Of course there’s another layer too, which hangs over everything and ultimately fuels all the conflict in the plot: the pervasive homophobia that exists in professional sports, creating an atmosphere in which players are pressured to present nothing but a masculine, definitively “straight” image and any hint of non-heterosexual leanings is enough to destroy a career. That’s not a situation limited only to pro athletes, of course; many of us in the wider world also face the same dilemma, which is why we can all relate to this aspect of their love story, too.

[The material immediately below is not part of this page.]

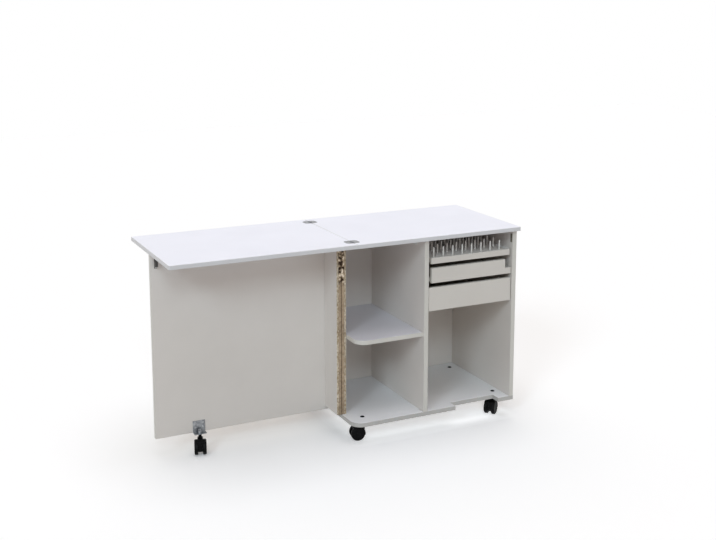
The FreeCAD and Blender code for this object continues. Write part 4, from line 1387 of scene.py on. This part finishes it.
@dataclass(frozen=True)
class SeamlessPaper:
    """Pale studio paper on the floor: a matt sheet that keeps the shadow and runs out into white.

    Below the cabinet, in the place from under_low to under_high, it glows more where the camera or a
    reflection sees it: painted light that lifts the cabinet's shadow.
    """

    name: str = "seamless_paper"
    colour: str = "#C4C4C4"
    seen_colour: str = "#E7E7E7"
    fibre: Spots = Spots(3.0, 3.0)
    fibre_share: float = 0.2
    fibre_depth: float = 0.05
    lift: float = 0.169
    painted_glow_under: float = 0.55
    under_low: Point = (30.0, -200.0)
    under_high: Point = (680.0, 245.0)
    under_soft: float = 50.0

    def material(self) -> bpy.types.Material:
        """Makes the paper's material.

        Returns:
            Matt paper, lifted to white only where the camera or a reflection sees it.
        """
        material = bpy.data.materials.new(self.name)
        tree = empty_tree(material)
        place = add(tree, "TexCoord").outputs["Object"]
        fibre = add(tree, "TexNoise", self.fibre.inputs(place))
        raised: Inputs = {"Height": fibre, "Strength": self.fibre_share, "Distance": self.fibre_depth * MM}
        seen = seen_directly(tree)
        tones: Inputs = {"Fac": seen, "Color1": linear(self.colour), "Color2": linear(self.seen_colour)}
        sheet: Inputs = {"Color": add(tree, "MixRGB", tones), "Normal": add(tree, "Bump", raised)}
        # Under the cabinet the glow is stronger: painted light on the floor.
        lifts = between(self.underneath(tree, place), (0.0, 1.0), (self.lift, self.painted_glow_under))
        glow = add(tree, "Math", {0: seen, 1: add(tree, "MapRange", lifts)}, operation="MULTIPLY")
        matt, light = add(tree, "BsdfDiffuse", sheet), add(tree, "Emission", {"Strength": glow})
        add(tree, "OutputMaterial", {"Surface": add(tree, "AddShader", {0: matt, 1: light})})
        return material

    def underneath(self, tree: Tree, place: Source) -> Source:
        """One below the cabinet and nought around it.

        Args:
            tree: Node tree of the paper.
            place: Coordinates on the floor, in metres.

        Returns:
            Source of the mask, which fades out softly at its rim.
        """
        apart = add(tree, "SeparateXYZ", {"Vector": place})
        mask: Source | float = 1.0
        for axis, low, high in zip("XY", self.under_low, self.under_high):
            for rim, way in ((low, 1), (high, -1)):
                reach = ((rim - way * self.under_soft) * MM, (rim + way * self.under_soft) * MM)
                soft = between(apart.outputs[axis], reach)
                fade = add(tree, "MapRange", soft, interpolation_type="SMOOTHSTEP")
                mask = add(tree, "Math", {0: mask, 1: fade}, operation="MULTIPLY")
        return mask


@dataclass(frozen=True)
class Lamp:
    """A far, soft lamp: where it stands as seen from the table, its strength and its width in degrees."""

    name: str
    heading: float
    height: float
    strength: float
    width: float
    colour: str
    metres_away: float = 4.0

    def build(self) -> None:
        """Adds the lamp."""
        lamp = bpy.data.lights.new(self.name, "SUN")
        lamp.energy = self.strength * math.pi
        lamp.angle = math.radians(self.width)
        lamp.color = linear(self.colour)[:3]
        holder = into_scene(self.name, lamp)
        a, e = math.radians(self.heading), math.radians(self.height)
        towards = Vector((math.sin(a) * math.cos(e), -math.cos(a) * math.cos(e), math.sin(e)))
        holder.rotation_mode = "QUATERNION"
        holder.rotation_quaternion = towards.to_track_quat("Z", "Y")
        holder.location = towards * self.metres_away


@dataclass(frozen=True)
class Viewpoint:
    """Where the camera stands and how it looks, with its focal length in pixels of the frame."""

    place: tuple[float, float, float] = (-1714.2, -3778.4, 1701.5)
    heading: float = 25.873
    tilt: float = -9.738
    focal: float = 1120.9
    frame_width: float = 716.0
    frame_height: float = 540.0
    axis_row: float = 176.0

    def build(self) -> None:
        """Adds the camera and makes it the scene's own."""
        data = bpy.data.cameras.new("camera")
        data.sensor_width = 36.0
        data.lens = self.focal / self.frame_width * data.sensor_width
        data.shift_y = (self.axis_row - self.frame_height / 2) / self.frame_width
        data.clip_start, data.clip_end = 0.1, 100.0
        camera = into_scene("camera", data)
        a, e = math.radians(self.heading), math.radians(self.tilt)
        ahead = Vector((math.sin(a) * math.cos(e), math.cos(a) * math.cos(e), math.sin(e)))
        camera.rotation_mode = "QUATERNION"
        camera.rotation_quaternion = ahead.to_track_quat("-Z", "Y")
        camera.location = Vector(self.place) * MM
        bpy.context.scene.camera = camera


@dataclass(frozen=True)
class Studio:
    """Floor, sky, lamps and camera."""

    reach: float = 9000.0
    sky_strength: float = 0.37
    sky_colour: str = "#FFEEDE"
    lamps: tuple[Lamp, ...] = (
        Lamp("overhead_lamp", 0.0, 85.0, 0.433, 50.0, "#F2F6FF"),
        Lamp("rear_lamp", 180.0, 62.0, 0.157, 55.0, "#FFFFF8"),
        Lamp("front_lamp", -20.0, 31.0, 0.187, 14.0, "#E0F3FF"),
        Lamp("left_lamp", -50.0, 31.0, 0.218, 14.0, "#E0F3FF"),
    )

    def floor(self) -> None:
        """Adds the floor."""
        data = bpy.data.meshes.new("studio_floor")
        half = self.reach * MM
        corners = [(x, y, 0.0) for x, y in rectangle((-half, -half), (half, half))]
        data.from_pydata(corners, [], [(0, 1, 2, 3)])
        data.materials.append(SeamlessPaper().material())
        into_scene("studio_floor", data)

    def sky(self) -> None:
        """Adds the even light from all round, seen as white."""
        world = bpy.data.worlds.new("studio_sky")
        tree = empty_tree(world)
        dim = add(tree, "Background", {"Color": linear(self.sky_colour), "Strength": self.sky_strength})
        white = add(tree, "Background", {"Color": linear(WHITE), "Strength": 1.0})
        mixed = add(tree, "MixShader", {0: seen_directly(tree), 1: dim, 2: white})
        add(tree, "OutputWorld", {"Surface": mixed})
        bpy.context.scene.world = world

    def build(self) -> None:
        """Builds the studio."""
        bpy.context.scene.view_settings.view_transform = "Standard"
        Viewpoint().build()
        self.floor()
        self.sky()
        for lamp in self.lamps:
            lamp.build()


def main() -> None:
    """Builds the studio and the table."""
    logging.basicConfig(level=logging.INFO, format="%(name)s %(message)s")
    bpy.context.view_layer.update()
    Studio().build()
    Tops().build()
    Carcass().build()
    Door().build()
    Trays().build()
    for name in ("front_left", "front_right", "rear_left", "rear_right", "door"):
        Caster(f"caster_{name}").build()


if __name__ == "__main__":
    main()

Still, it would be misleading to say that “Heated Rivalry” is really about social commentary either, though it certainly brings those issues into the mix. With only half the six-episode season released so far, it’s hard to draw a certain conclusion, but what stands out most about the series so far is the way it captures the palpable joy of being in love – and yes, that includes the joy of expressing that love physically. These joys come with pain, too, when they can only be shared in secret, and it’s that obstacle that Shane and Ilya – and apparently, with the side trip of episode three, Scott and Kip as well – must find a way to overcome if they want their real yearning to be fulfilled.

For now, we’ll have to wait to find out if they can all make it. In the meantime, you know we’ll all be watching each new installment with our full attention, waiting to see what happens during Shane and Ilya’s next match-up.

And no, we’re not talking about hockey.